Private equity firms undertake to pool select partner capital, as opposed to accepting public shareholders, in order to operate in capital markets based on some management or financial strategy. Many of them focus chiefly on investing in rising enterprises, while they are still privately-held; some aspire to move these privately held enterprises to the stage of a public offering of stock, which, if successful with return enormous profit to the early investors. The downside risk lies in this: most enterprises fail, some fail spectacularly.
Now zero-based budgeting has long been a horizonal desiderata for fiscal conservatives and budget hawks in and outside of government. These sensible folks, with good reason, lament the contrary technique of government accounting that simply subsumes regular annual budget increases into the baseline; thus, by the ready conveyance of a supine media, allowing liberals to treat mere slowing of the rate of growth as harsh budget cuts.
It seems that quite a number of financiers and tycoons have taken in mind the notion that corporate America needs some zero-based austerity. While Warren Buffett, we may surmise, has little use for austerity-minded folks in government (unless their only contribution to austerity is higher taxation), he appears pleased enough with them in business.
Under the deal, Heinz shareholders, including Warren Buffett’s Berkshire Hathaway Inc.in addition to 3G, will hold a 51% stake in the new company, which will trade publicly. Kraft shareholders will hold 49%, and receive a special dividend of $16.50 a share, representing 27% of Kraft’s closing price on Tuesday. The companies didn’t disclose a value for the deal, but based on Kraft’s market capitalization following the announcement, investors pegged it around $49 billion.
The combined company, Kraft Heinz Co., will apply zero-based budgeting at Kraft just as Heinz did after 3G bought the ketchup maker in 2013, 3G managing partner and Heinz Chairman Alex Behring told reporters Wednesday. The tool will be “an integral part of the integration process here,” he said.
Zero-based budgeting requires managers to plan each year’s budget as if no money existed the previous year, rather than using the typical method of adjusting prior-year spending. That forces them to justify the costs and benefits of each dollar every 12 months. So, for example, once-successful divisions that have fizzled can’t keep spending like they did in their heyday. The system, pioneered as a business tool decades ago by a former Texas Instruments Inc. manager, initially wasn’t used widely in corporate America.
As much as anything, zero-based budgeting is a symbol of the new reality for U.S. business: Activists are pressing at all sides, giving managements little room for slack or bloated budgets. This ethos has seeped into nearly every boardroom, prompting pre-emptive steps that emulate the activists themselves.

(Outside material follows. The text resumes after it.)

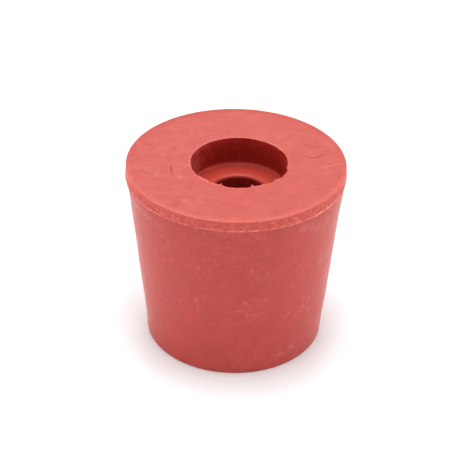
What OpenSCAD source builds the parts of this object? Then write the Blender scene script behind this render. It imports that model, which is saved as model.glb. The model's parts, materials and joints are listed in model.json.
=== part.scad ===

Now this too is a different aspect of activism from the one we’re used to. These are financiers, moguls, magnates, who have a settled view of business, an aggressive investment posture, and a healthy pile of capital with which to impose that view, via investments, upon companies willing and unwilling.
So a lot is going on here. What strikes me, in view of the concerns of What’s Wrong with the World is the what we might call the plausibility of detachment. It is possible to read of this austerity without forming a strong view one way or the other. This activism does not instantly arose our outrage or kindle our warm admiration. These budget fights do not much concern us, though neither are they exactly trivial or without important implications. It will be interesting — and not in an idle sense — to observe the medium- and long-term results of the activism that is bringing austerity to the consumer food products industry.

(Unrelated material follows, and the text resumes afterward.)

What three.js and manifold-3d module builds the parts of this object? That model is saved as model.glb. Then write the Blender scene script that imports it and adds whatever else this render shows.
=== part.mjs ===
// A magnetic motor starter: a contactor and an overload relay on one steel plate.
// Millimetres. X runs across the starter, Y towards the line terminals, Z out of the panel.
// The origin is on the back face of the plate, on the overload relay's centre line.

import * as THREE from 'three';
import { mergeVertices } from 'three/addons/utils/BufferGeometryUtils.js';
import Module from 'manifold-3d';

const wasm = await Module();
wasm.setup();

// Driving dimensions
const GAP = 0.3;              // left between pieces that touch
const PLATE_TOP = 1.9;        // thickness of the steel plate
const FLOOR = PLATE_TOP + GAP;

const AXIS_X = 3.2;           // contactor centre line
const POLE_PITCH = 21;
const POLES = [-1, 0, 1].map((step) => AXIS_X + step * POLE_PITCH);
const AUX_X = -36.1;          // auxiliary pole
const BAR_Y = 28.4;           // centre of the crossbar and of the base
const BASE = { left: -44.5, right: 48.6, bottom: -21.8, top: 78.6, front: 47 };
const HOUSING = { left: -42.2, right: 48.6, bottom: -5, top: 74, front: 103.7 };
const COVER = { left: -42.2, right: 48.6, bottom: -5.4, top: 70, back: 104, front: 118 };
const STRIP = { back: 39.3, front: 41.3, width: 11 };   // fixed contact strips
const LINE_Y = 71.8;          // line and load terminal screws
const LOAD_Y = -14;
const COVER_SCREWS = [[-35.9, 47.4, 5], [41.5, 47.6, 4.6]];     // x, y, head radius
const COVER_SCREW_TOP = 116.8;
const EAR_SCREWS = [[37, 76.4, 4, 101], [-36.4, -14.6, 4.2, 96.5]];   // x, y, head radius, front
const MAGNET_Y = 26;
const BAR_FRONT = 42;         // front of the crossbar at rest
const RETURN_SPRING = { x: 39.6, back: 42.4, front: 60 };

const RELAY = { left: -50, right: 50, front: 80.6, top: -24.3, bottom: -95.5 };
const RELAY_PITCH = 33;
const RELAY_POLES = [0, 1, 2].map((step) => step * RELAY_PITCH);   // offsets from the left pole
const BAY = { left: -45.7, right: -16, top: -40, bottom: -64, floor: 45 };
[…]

I am reminded of Federalist 51, where James Madison speaks of the “policy of supplying, by opposite and rival interests, the defect of better motives,” which “might be traced through the whole system of human affairs, private as well as public.” The connection is, I hope, not too strained. The political science of The Federalist carved out a wide range for public life purposed toward private interests; we sometimes call it the free enterprise system. Tycoons and financiers may maneuver to apply their theories of profit-by-austerity; and other rivals may resist. Brazilian private equity is free to take a run at reshaping, by austere accounting principles, the production and delivery of the food in American pantries. All this can go on while the vast bulk of Americans look on with interest and curiosity, but with little rancor, indignation or partisanship. We may proceed in the assumption that many actors in the free enterprise system do indeed share a “defect of better motives”; but this need not agitate us.
And there is at least a chance that all this activity will supply us — humble pupils at the School of Experience — with useful knowledge by which we might enrich the discussion of public finances, austerity, and the health of our political economy.